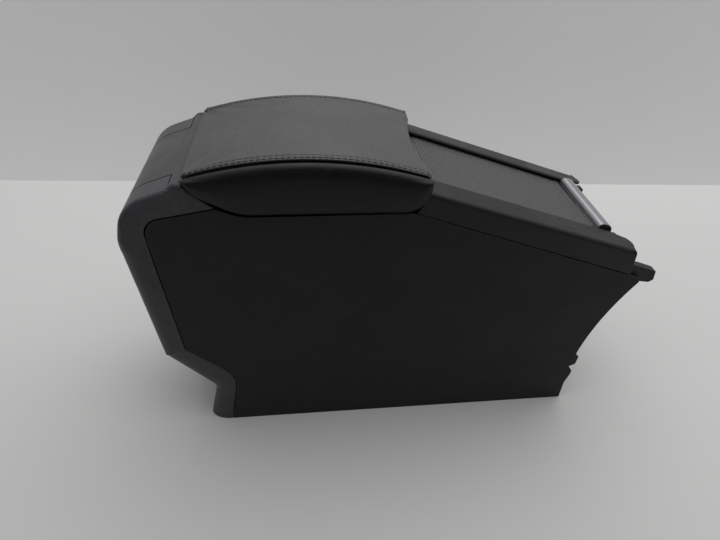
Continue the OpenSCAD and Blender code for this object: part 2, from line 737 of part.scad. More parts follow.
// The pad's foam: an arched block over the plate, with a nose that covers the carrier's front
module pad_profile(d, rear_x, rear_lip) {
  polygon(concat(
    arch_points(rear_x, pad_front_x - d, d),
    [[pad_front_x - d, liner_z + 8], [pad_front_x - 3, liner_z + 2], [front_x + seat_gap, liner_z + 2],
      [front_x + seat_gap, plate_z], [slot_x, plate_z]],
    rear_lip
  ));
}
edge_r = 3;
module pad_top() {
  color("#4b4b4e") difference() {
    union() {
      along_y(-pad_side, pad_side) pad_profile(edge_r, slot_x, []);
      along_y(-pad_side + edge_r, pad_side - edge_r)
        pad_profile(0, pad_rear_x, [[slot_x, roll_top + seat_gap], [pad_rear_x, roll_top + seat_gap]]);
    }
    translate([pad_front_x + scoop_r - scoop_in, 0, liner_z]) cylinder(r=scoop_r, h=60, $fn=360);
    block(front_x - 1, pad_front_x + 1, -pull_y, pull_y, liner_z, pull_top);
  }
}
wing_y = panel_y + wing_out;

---

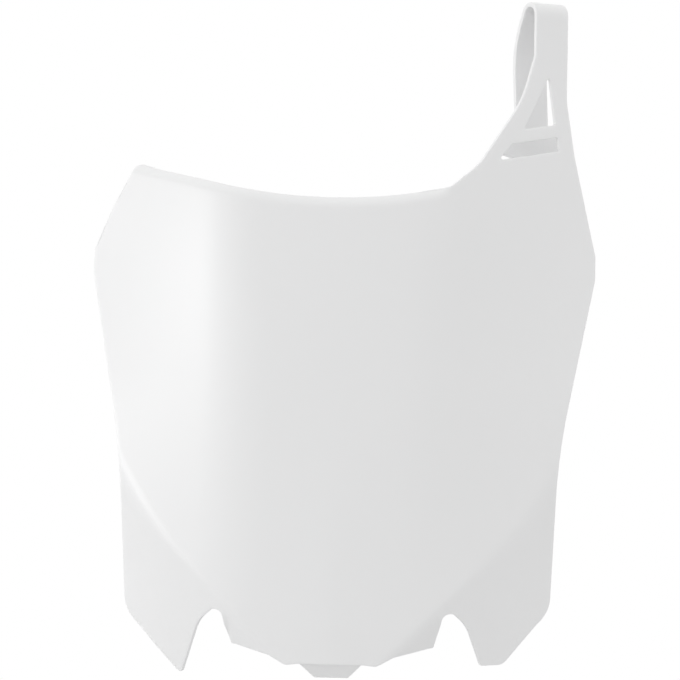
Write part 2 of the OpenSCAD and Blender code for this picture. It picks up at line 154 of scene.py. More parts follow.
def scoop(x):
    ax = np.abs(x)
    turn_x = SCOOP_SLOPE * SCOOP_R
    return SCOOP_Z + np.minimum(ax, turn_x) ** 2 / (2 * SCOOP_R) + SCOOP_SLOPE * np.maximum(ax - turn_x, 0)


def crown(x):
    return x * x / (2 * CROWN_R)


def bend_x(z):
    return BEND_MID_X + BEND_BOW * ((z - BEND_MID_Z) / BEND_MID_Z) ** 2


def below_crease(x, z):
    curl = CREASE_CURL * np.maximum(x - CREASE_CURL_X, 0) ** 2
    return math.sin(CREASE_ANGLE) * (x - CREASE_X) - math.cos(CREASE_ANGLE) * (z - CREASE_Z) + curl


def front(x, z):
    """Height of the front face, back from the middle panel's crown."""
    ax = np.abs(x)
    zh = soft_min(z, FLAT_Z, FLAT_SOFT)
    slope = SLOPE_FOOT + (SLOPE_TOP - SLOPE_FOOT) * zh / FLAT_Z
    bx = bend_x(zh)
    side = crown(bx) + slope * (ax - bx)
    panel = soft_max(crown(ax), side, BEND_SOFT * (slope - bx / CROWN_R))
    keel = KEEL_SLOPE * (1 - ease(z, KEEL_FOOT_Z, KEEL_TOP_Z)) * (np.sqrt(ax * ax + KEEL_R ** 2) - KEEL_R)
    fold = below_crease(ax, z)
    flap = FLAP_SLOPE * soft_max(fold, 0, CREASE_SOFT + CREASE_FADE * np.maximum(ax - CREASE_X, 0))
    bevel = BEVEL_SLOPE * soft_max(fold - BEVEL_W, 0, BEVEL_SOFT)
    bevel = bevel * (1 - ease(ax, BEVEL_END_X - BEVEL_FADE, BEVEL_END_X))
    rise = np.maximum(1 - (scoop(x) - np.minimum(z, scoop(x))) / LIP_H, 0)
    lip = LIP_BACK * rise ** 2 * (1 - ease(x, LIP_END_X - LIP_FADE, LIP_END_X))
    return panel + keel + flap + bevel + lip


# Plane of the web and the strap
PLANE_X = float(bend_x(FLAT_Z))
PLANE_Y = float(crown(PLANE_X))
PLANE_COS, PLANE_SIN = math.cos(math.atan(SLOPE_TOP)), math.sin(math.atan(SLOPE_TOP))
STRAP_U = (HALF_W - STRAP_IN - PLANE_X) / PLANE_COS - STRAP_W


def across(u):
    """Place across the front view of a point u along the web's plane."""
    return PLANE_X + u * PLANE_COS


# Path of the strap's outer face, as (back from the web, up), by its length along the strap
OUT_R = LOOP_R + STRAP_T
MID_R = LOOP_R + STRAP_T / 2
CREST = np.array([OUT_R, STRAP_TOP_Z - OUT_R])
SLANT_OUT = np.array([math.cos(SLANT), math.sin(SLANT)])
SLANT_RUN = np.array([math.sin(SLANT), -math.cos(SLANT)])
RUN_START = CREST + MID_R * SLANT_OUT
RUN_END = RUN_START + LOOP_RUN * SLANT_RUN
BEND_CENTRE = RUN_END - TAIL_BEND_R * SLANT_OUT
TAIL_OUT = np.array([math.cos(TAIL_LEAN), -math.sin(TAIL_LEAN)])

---

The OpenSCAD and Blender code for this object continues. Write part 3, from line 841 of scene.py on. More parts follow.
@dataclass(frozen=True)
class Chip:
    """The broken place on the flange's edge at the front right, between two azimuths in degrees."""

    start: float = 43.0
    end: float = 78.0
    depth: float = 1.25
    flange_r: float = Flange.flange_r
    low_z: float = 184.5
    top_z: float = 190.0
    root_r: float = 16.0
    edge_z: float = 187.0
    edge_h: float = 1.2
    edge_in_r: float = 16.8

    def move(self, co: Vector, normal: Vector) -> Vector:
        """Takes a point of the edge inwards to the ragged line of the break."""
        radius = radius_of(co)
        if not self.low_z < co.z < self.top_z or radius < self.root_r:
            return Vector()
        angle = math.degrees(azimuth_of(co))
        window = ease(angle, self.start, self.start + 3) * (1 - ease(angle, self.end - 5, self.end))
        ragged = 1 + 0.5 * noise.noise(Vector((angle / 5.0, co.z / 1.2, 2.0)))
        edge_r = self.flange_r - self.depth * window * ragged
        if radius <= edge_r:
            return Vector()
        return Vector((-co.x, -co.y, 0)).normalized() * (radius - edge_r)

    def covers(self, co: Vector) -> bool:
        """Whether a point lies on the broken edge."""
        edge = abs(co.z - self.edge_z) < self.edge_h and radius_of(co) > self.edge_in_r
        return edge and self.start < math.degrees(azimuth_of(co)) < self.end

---

▸ Task directions
Take the listing above and repeat exactly the lines from the one containing "Write part 2" through the one containing "return math.sin(CREASE_ANGLE) *", both included.

▸ The answer
Write part 2 of the OpenSCAD and Blender code for this picture. It picks up at line 154 of scene.py. More parts follow.
def scoop(x):
    ax = np.abs(x)
    turn_x = SCOOP_SLOPE * SCOOP_R
    return SCOOP_Z + np.minimum(ax, turn_x) ** 2 / (2 * SCOOP_R) + SCOOP_SLOPE * np.maximum(ax - turn_x, 0)


def crown(x):
    return x * x / (2 * CROWN_R)


def bend_x(z):
    return BEND_MID_X + BEND_BOW * ((z - BEND_MID_Z) / BEND_MID_Z) ** 2


def below_crease(x, z):
    curl = CREASE_CURL * np.maximum(x - CREASE_CURL_X, 0) ** 2
    return math.sin(CREASE_ANGLE) * (x - CREASE_X) - math.cos(CREASE_ANGLE) * (z - CREASE_Z) + curl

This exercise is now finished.